Last night I watched as people took to the streets. Dismissed, unheard and forgotten, they cried out—we matter. We can’t breathe, they said, echoing some of the final words of George Floyd.
Are we listening? It doesn’t appear so.
When police meet protests about excessive force with displays of force, we are not listening.
Not someone else’s problem
My tremendous privilege as a white male allows me to see this as someone else’s problem, someone else’s work to fight for their rights. But it’s not. Racism is a scourge on our nation—our entire nation.
This is a national problem deeply rooted in every one of our communities. We white people must move from seeing ourselves as allies “supporting our black brothers and sisters,” and view our involvement as integral to dismantling the racist systems that favor my skin tone over someone else’s.
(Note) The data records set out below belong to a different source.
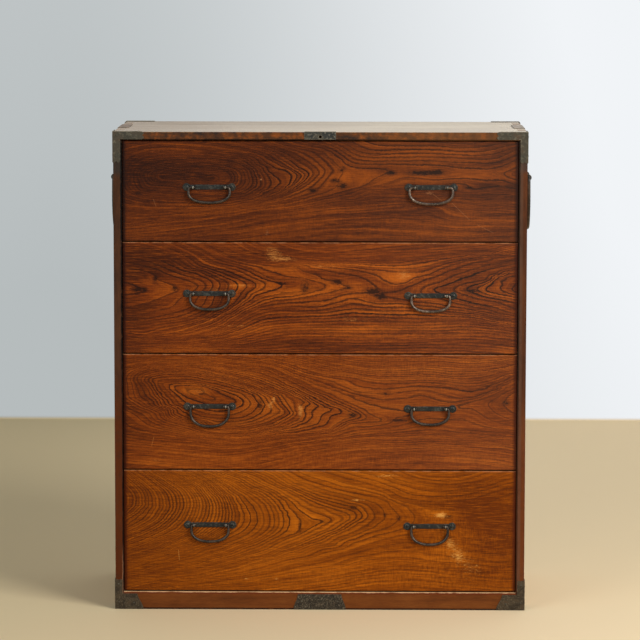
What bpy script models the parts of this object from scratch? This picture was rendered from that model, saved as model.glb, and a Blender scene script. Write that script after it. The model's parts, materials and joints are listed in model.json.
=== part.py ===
"""A four-drawer tansu: a boarded chest with iron corners, four drawers and bail handles.

Metres, +Z up. The front faces -Y and +X is on the viewer's right. The origin is the middle of the
footprint, handles included, on the floor. Touching pieces keep a gap of FIT to each other.
"""

import math

import bmesh
import bpy
from mathutils import Vector

# Gaps shared by every joint
FIT = 0.0003
CUT = 0.005  # how far a cutter runs past the wood it cuts

# Carcass boards
CARCASS_WIDTH = 0.906
CARCASS_DEPTH = 0.438
BOARD = 0.018
FACING = 0.008  # the hardwood strips that cover the front edges of the boards
BOTTOM_RAIL_HEIGHT = 0.039
BOTTOM_BOARD = 0.012
SHELF = 0.010
DADO = 0.006
PANEL = 0.008
REBATE = 0.009
FINGERS = 7
STILE_CHAMFER = 0.0025
TOP_RAIL_CHAMFER = 0.002
BOTTOM_RAIL_CHAMFER = 0.004

# Drawers, from the top one down
DRAWER_FRONT_HEIGHTS = (0.221, 0.246, 0.257, 0.271)
RECESS = 0.004  # how far the drawers' faces lie behind the frame
FRONT = 0.020
FRONT_GAP = 0.0015
SIDE_GAP = 0.0015
SLIDE_GAP = 0.0004
HEAD_CLEARANCE = 0.004
REAR_CLEARANCE = 0.012
LIP = 0.005  # how far a front hangs below the shelf that its drawer slides on
END_CHAMFER = 0.005
EDGE_CHAMFER = 0.002
CHAMFER_DEPTH = 0.002
BOX_INSET = 0.0005
DRAWER_SIDE = 0.012
DRAWER_BACK = 0.010
DRAWER_BACK_DROP = 0.004
DRAWER_BOTTOM = 0.007
LAP = 0.010
GROOVE = 0.005

# Drawer handles. Each height is a share of its front, measured down from the top edge.
HANDLE_SPREAD = 0.486
HANDLE_HEIGHT_SHARES = ((0.457, 0.457), (0.459, 0.474), (0.450, 0.466), (0.450, 0.457))
HINGE_STANDOFF = 0.0065
PLATE = 0.0015
STRAP_HALF_HEIGHT = 0.0055
LOBE_RADIUS = 0.0085
PLATE_HALF_LENGTH = 0.058
POST_SPREAD = 0.0706
EYE_RADIUS = 0.0050
EYE_BORE = 0.0031
EYE_LENGTH = 0.0034
SHANK = 0.0034
SHANK_CLEARANCE = 0.0004
CLINCH = 0.002
CLINCH_REACH = 0.011

# Drawer bails: each was forged by hand, so widths and drops differ as shares of one nominal bail
BAIL_HALF_WIDTH = 0.0422
BAIL_DROP = 0.035
BAIL_SHOULDER = 0.012
BAIL_BAR = 0.0032
BAIL_TIP = 0.0025
BAIL_KNOB = 0.0036
KNOB_LENGTH = 0.0032
BAIL_WIDTH_SHARES = ((1.07, 1.12), (1.00, 1.00), (1.00, 0.97), (0.97, 0.955))
BAIL_DROP_SHARES = ((0.97, 1.03), (0.99, 0.99), (1.26, 0.99), (1.05, 1.15))
BAIL_SQUARENESS = 2.3
SHOULDER_SQUARENESS = 3.0

# Carrying handles on the sides
SIDE_HINGE_DROP = 0.110
SIDE_STANDOFF = 0.0105
SIDE_POST_SPREAD = 0.098
SIDE_EYE_RADIUS = 0.0074
SIDE_EYE_BORE = 0.0049
SIDE_EYE_LENGTH = 0.0062
SIDE_SHANK = 0.0056
SIDE_CLINCH_POCKET = 0.0045
SIDE_PLATE_HALF_WIDTH = 0.065
SIDE_PLATE_BELOW_HINGE = 0.020
SIDE_PLATE_FOLD = 0.025
SIDE_BAIL_HALF_WIDTH = 0.062
SIDE_BAIL_DROP = 0.115
SIDE_BAIL_SHOULDER = 0.014
SIDE_BAIL_BAR = 0.0048
SIDE_BAIL_TIP = 0.0042
SIDE_BAIL_KNOB = 0.0056
SIDE_KNOB_LENGTH = 0.005

# Iron fittings on the frame
IRON = 0.0012
CORNER_ARM = 0.065
CORNER_SIDE_ARM_WIDTH = 0.022
CORNER_FOLD = 0.014
CORNER_SCALLOP = 0.004
BOTTOM_ARM = 0.0635
BOTTOM_ARM_SLOPE = 0.014
FLOOR_GAP = 0.0005
REAR_TOP_LEAF = 0.022
REAR_BACK_FOLD = 0.012
LOCK_PLATE_HALF_WIDTH = 0.0345
LOCK_PLATE_FOLD = 0.009
FOOT_PLATE_HALF_WIDTH = 0.058
FOOT_PLATE_SLOPE = 0.010
SOCKET_RADIUS = 0.0035
SOCKET_DROP = 0.0100
SOCKET_DEPTH = 0.030

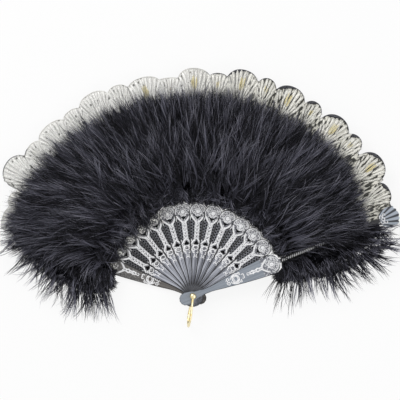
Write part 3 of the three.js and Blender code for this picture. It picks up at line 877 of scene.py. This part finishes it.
def add_rim(gap):
    """The satin binding of one gap's scalloped edge: a band with a section of five points."""
    top, bottom = stick_angle(gap - 1) + (OVERRUN_ANGLE if gap == 1 else 0), stick_angle(gap)
    points = []
    for i in range(RIM_STEPS + 1):
        angle = bottom + (top - bottom) * i / RIM_STEPS
        width, edge = rim_width(angle), scallop_reach(angle)
        section = ((edge + 0.25, -0.5), (edge + 0.4, 0.3), (edge - width * 0.4, 0.6), (edge - width, 0.25),
                   (edge - width + 0.1, -0.4))
        points += [leaf_point(gap, angle, reach, lift) for reach, lift in section]
    last = RIM_STEPS * 5
    faces = [(start + j, start + j + 5, start + (j + 1) % 5 + 5, start + (j + 1) % 5)
             for start in range(0, last, 5) for j in range(5)]
    obj = mesh_object(f"lace_rim_{gap:02d}", points, faces)
    close_up(obj, [list(range(5)), list(range(last, last + 5))])
    return obj


# ---- feathers: thousands of thin curved strands over a dark lumpy core


def loft_height(reach):
    """Height of the feathers' top over the leaf, at a reach."""
    knots = [100, 118.5, 135.6, 152.8, 169.9, 187, 203.5, 220, 236.5, 253, 275]
    return np.interp(reach, knots, [8, 12.7, 28.6, 33, 30.7, 25, 27.7, 26.5, 19.5, 9, 4])


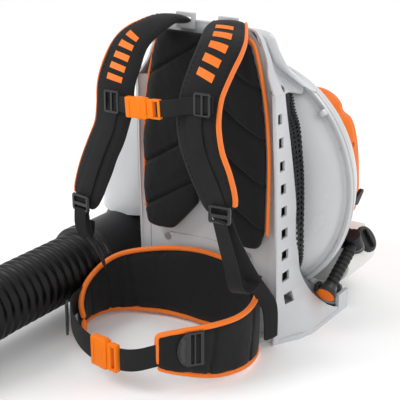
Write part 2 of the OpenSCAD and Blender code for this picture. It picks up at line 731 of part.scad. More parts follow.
base_foot();
back_plate();
side_rails();
upper_frame();
lower_cover();
screws();
strap_anchors();
av_mounts();
intake_grille();
fan_housing_front();
fan_housing_rear();
volute_duct();
crankcase();
cylinder_barrel();
piston();
connecting_rod();
main_bearings();
muffler();
spark_plug();
plug_boot();
ignition_module();
starter_housing();
carburettor();
air_filter();
filter_cover();
engine_hood();
fuel_tank();
start_hub();
elbow();
clamp_rear();
hose_rear();
back_pad();
strap_left();
strap_right();
harness_webbing();
strap_adjusters();
chest_buckle();
belt_back();
belt_wings();
belt_webbing();
belt_buckle();
fan_wheel();
flywheel();
crankshaft();
starter_pulley();
start_arm();
start_grip();
start_rope();
fuel_cap();
choke_lever();
primer_bulb();
hose_mid();
hose_front();
hose_cuff();
swivel_tube();
handle_shell();
throttle_trigger();
stop_lever();
blower_tube();
nozzle_tube();
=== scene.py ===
"""Looks of the backpack leaf blower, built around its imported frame.

Sizes are written in millimetres and turned to metres by MM. X runs to the wearer's left, Y from the wearer
back to the engine, Z up from the floor.
"""
import json
import logging
import math
from dataclasses import dataclass, field
from enum import Enum
from typing import Callable, Sequence

import bmesh
import bpy
from mathutils import Matrix, Vector, noise

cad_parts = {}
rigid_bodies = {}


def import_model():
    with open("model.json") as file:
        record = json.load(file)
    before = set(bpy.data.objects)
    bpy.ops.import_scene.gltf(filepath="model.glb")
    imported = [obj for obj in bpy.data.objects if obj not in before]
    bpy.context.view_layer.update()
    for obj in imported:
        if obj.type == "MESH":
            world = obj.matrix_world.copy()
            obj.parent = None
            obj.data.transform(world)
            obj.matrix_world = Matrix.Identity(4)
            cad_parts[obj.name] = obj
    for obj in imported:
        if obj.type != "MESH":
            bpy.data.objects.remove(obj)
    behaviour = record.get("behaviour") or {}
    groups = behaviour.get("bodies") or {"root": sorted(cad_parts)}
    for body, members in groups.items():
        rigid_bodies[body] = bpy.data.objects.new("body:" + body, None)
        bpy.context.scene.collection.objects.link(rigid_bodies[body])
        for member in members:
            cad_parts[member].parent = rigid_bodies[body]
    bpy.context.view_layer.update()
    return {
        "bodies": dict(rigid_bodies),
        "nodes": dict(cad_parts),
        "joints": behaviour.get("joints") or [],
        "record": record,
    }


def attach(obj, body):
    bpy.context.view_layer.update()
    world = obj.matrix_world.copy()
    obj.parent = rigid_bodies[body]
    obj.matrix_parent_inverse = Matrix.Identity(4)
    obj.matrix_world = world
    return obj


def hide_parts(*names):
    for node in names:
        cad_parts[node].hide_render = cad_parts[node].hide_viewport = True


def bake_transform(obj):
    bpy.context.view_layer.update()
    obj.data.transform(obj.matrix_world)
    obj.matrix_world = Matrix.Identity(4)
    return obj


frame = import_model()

MM = 0.001
LOOK = 0.01
LOG = logging.getLogger("leaf_blower")
Point = tuple[float, float, float]
Place = Callable[[float, float], Vector]


# ------------------------------------------------------------------ shared shop tools

def mm(x: float, y: float, z: float) -> Vector:
    """A point given in millimetres, in metres."""
    return Vector((x, y, z)) * MM


def smooth(t: float) -> float:
    """A soft step from 0 to 1 as t goes from 0 to 1."""
    t = min(max(t, 0.0), 1.0)
    return t * t * (3 - 2 * t)


def along(points: Sequence[Sequence[float]], t: float) -> list[float]:
    """A value on a smooth curve through points.

    Args:
        points: Rows of numbers that the curve passes through, evenly spaced in t.
        t: Place on the curve, 0 at the first row and 1 at the last.

    Returns:
        The numbers at t, by Catmull-Rom.
    """
    n = len(points) - 1
    i = min(int(t * n), n - 1)
    f = t * n - i
    rows = [points[min(max(i + k, 0), n)] for k in (-1, 0, 1, 2)]
    return [0.5 * (2 * b + (c - a) * f + (2 * a - 5 * b + 4 * c - d) * f * f
                   + (3 * b - a - 3 * c + d) * f ** 3) for a, b, c, d in zip(*rows)]


def lerp_table(table: Sequence[tuple[float, float]], x: float) -> float:
    """A straight-line reading of y at x from rows of (x, y) in rising x."""
    if x <= table[0][0]:
        return table[0][1]
    for (x0, y0), (x1, y1) in zip(table, table[1:]):
        if x <= x1:
            return y0 + (y1 - y0) * (x - x0) / (x1 - x0)
    return table[-1][1]


def deselect() -> None:
    """Leave edit mode and select nothing."""
    if bpy.context.object and bpy.context.object.mode != "OBJECT":
        bpy.ops.object.mode_set(mode="OBJECT")
    bpy.ops.object.select_all(action="DESELECT")


def pick(piece: bpy.types.Object) -> None:
    """Select one piece alone and make it active."""
    deselect()
    piece.select_set(True)
    bpy.context.view_layer.objects.active = piece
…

In his “Letter from Birmingham Jail” (which I highly recommend all of us white church people read again), Martin Luther KIng, Jr. writes, “Lamentably, it is an historical fact that privileged groups seldom give up their privileges voluntarily.” Now should be a seldom time.
I’m still figuring out all that means for me. As a Christian clergyperson, let me begin here…
On earth as in heaven
Today is Pentecost, the day we remember a remarkable event—the Holy Spirit filling the disciples of Jesus. The first gift they received on this day was the ability to overcome language barriers so they could invite people from all over the world to follow in the way of Jesus. The Holy Spirit empowered them to include other voices, beyond their band from Galilee.
When we participate in a system that favors one skin tone over another, one language over another, we are undoing what the Spirit did at Pentecost. When we deny others justice and freedom, we diminish the Kingdom of God on earth.
I’ve heard it said, “Racism has no place in the Kingdom of God.” As those who pray, “Thy kingdom come, thy will be done on earth as it is in heaven,” we are praying for an end to racism here and now. Let us work for what we pray for—an end to the systems that favor my skin tone over someone else’s.
A disturbing presence
Very early in his letter from jail, KIng writes, “I am not afraid of the word ‘tension.’” Later he laments that the church of 60 years ago, and maybe more so today, is uncomfortable with it.
So often the contemporary church is a weak, ineffectual voice with an uncertain sound. So often it is an archdefender of the status quo. Far from being disturbed by the presence of the church, the power structure of the average community is consoled by the church’s silent—and often even vocal—sanction of things as they are.
The Rev. Martin Luther King, Jr. “Letter from Birmingham Jail”
It is time for the church to be a disturbing presence again. For our voice to be strong and certain. To demand justice for all. This is what the Holy Spirit has empowered us to do.